The barbarism of Pablo Escobar was undeniable and overt in El Patrón del Mal, and the emotional and detrimental scars Escobar and Los Extraditables left on their country and on their victims’ families (via their motto of plata o plomo), was tangible in Sins of My Father, but Netflix’s popular Narcos was intended to make audiences cheer for the villain.
On September 6th 2016, Marroquín posted on his Facebook everything he found insulting about Narcos. The show is not an insult to the memory of his father, rather it is an insult to the memory of those affected by the violence and tragedies inflicted by his father. Marroquín claims that the show is gaining too much glorification, with little to no care about remaining factual or consistent.
What’s wrong with a little voyeurism, a little enjoyment of the violence, a little taste of the temptations that Escobar and his men indirectly offer their audience? Everything, when we shroud the unnerving and unattractive realities of violence in order to boost our ratings, and keep the real people still living through the consequences of Escobar’s unearthed Pandora’s box of narco trafficking, which has left a tedious and destructive legacy of cartel wars, human trafficking, bombings, kidnappings, disappearances, sexual deviance, and corrupt politicians in Colombia and elsewhere in Latin America, to name a few.

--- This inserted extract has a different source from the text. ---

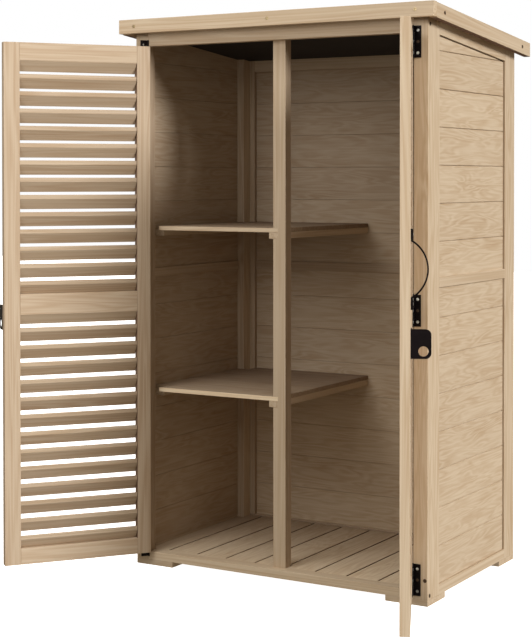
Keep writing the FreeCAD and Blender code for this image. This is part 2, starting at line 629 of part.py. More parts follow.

Here’s my message to those of us who are not Colombian, to those of us who did not lose a loved one due to the effects of drug violence in the 1980s, to those of us who are young and capable of curiosity: You can binge-watch your “Narcos,” but don’t do it without digging deeper into the subjects and the history at hand, don’t do it by blindly allowing yourself to fall for the enchantments in a span of twenty episodes. Twenty-three years after the death of Pablo Emilio Escobar Gaviria, the recent attempts in-desperation to finally make peace between FARC rebels, the Colombian government, and drug cartels make our generational awareness more important than ever. The memory of trauma deserves to be preserved, not only for those who were lost, but because "those who cannot remember the past are condemned to repeat it.”